The DMV (or, as they call it back home, the MVD) is an interesting place. Most people have to go there at some point, so you get an interesting cross-section of humanity on display there. It isn't at any given time necessarily representative, but you could see anybody, those who are so fringy as to be off the grid entirely excepted. I hadn't been there myself in about five years, and had hoped to make it ten by renewing my license online, but it wasn't to be.
As I had no appointment, I was in for a long way. It ultimately amounted to some two and a half or three hours that I spent there, all told. Most of that time passed with me sitting next to this fairly young woman on her phone. When you hear a person talk on the phone for two hours, you begin to piece together an awful lot about their life. Trust me when I say that I learned plenty about this woman, and it was all terribly interesting.
She didn't know quite why her license had been suspended. That was the reason for her visit: to sort out this injustice. I do know the things that she didn't believe could be behind her problem. For one thing, she had managed to pay off the thousands of dollars in tickets she'd received. Were they paid off in time? I can't say, but she seemed to think so (not that losing her license was the motivating factor in paying them. A new job's background check was).

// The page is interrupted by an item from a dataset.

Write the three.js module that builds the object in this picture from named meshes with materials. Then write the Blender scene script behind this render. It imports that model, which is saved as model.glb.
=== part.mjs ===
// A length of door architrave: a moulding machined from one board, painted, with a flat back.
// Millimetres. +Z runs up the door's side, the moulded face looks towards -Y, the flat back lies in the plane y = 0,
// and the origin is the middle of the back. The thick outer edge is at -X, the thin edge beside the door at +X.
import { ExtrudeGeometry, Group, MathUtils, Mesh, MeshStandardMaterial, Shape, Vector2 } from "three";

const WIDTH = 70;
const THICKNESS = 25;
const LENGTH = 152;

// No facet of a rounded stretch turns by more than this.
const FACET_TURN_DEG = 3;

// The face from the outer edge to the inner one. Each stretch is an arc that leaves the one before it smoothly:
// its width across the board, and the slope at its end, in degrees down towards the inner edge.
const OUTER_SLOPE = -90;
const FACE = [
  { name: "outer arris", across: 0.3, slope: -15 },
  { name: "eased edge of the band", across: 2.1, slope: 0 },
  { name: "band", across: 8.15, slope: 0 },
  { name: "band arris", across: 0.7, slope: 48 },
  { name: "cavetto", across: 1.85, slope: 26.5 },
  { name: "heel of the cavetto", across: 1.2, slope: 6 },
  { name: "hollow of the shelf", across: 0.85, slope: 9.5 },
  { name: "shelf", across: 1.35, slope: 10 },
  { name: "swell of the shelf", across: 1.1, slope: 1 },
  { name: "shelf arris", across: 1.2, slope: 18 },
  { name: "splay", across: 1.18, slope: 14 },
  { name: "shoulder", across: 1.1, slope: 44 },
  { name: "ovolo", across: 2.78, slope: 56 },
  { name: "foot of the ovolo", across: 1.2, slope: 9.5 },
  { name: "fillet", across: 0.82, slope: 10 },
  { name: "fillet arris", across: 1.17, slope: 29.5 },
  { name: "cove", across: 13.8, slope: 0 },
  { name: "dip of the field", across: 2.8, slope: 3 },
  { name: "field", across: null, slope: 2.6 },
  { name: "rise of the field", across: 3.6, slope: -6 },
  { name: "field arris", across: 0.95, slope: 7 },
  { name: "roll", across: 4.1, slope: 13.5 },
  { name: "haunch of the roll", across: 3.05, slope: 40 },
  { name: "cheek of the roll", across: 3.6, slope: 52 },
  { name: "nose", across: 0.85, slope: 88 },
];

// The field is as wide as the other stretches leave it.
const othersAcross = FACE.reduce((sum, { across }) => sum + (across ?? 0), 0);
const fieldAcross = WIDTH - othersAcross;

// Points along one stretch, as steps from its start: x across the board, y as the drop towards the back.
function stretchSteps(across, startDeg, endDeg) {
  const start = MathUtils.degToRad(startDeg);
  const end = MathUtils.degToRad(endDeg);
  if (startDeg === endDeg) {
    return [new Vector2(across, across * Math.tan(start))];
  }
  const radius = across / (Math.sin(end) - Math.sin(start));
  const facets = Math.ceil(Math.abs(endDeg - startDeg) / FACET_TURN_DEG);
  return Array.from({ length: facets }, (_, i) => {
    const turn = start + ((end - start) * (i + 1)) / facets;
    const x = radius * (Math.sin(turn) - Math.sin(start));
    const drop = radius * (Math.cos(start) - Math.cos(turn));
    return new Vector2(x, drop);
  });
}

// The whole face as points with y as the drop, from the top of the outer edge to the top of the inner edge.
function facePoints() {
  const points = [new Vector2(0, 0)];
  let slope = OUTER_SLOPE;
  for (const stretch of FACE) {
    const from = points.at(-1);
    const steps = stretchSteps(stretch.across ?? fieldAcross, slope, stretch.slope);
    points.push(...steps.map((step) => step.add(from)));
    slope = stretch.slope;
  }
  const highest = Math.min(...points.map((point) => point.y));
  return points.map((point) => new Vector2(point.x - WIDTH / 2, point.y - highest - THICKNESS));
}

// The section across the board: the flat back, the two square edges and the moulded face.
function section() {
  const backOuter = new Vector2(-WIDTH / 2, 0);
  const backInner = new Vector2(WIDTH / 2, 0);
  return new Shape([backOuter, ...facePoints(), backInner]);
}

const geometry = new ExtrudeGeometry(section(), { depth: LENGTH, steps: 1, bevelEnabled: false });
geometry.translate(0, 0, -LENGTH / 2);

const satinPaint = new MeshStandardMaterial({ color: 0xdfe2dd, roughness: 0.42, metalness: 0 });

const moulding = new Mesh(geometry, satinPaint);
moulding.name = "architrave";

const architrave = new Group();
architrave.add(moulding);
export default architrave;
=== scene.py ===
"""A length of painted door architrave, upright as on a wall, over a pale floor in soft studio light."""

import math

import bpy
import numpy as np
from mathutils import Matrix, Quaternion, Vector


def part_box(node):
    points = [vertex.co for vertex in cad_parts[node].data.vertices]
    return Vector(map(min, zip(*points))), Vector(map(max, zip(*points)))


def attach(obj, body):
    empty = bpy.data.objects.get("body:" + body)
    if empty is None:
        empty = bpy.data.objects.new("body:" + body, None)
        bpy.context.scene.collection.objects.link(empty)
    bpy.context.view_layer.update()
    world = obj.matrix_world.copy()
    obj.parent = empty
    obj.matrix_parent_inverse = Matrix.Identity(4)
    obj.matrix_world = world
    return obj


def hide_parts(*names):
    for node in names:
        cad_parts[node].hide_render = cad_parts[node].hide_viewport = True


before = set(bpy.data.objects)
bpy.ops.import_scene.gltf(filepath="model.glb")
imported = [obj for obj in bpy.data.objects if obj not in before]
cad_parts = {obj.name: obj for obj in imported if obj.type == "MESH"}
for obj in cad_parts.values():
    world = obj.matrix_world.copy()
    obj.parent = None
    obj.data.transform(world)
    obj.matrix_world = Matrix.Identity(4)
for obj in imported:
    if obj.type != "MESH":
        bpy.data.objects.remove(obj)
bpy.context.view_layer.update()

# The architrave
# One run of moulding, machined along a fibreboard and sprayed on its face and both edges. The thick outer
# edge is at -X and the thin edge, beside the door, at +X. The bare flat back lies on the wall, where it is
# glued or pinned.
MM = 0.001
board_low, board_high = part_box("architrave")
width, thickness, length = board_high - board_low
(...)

She also had ruled out the close call she'd had the night before. Evidently, she's been driving while rather buzzy. In fact, she believed that she probably ought to have been issued a DUI given how much she'd drank, but somehow she passed the tests and was not arrested. Perhaps it was some divine Providence? I wish I know what the true reason for her suspended license, and how it worked out for her, but both of those things must forever remain a mystery of the DMV.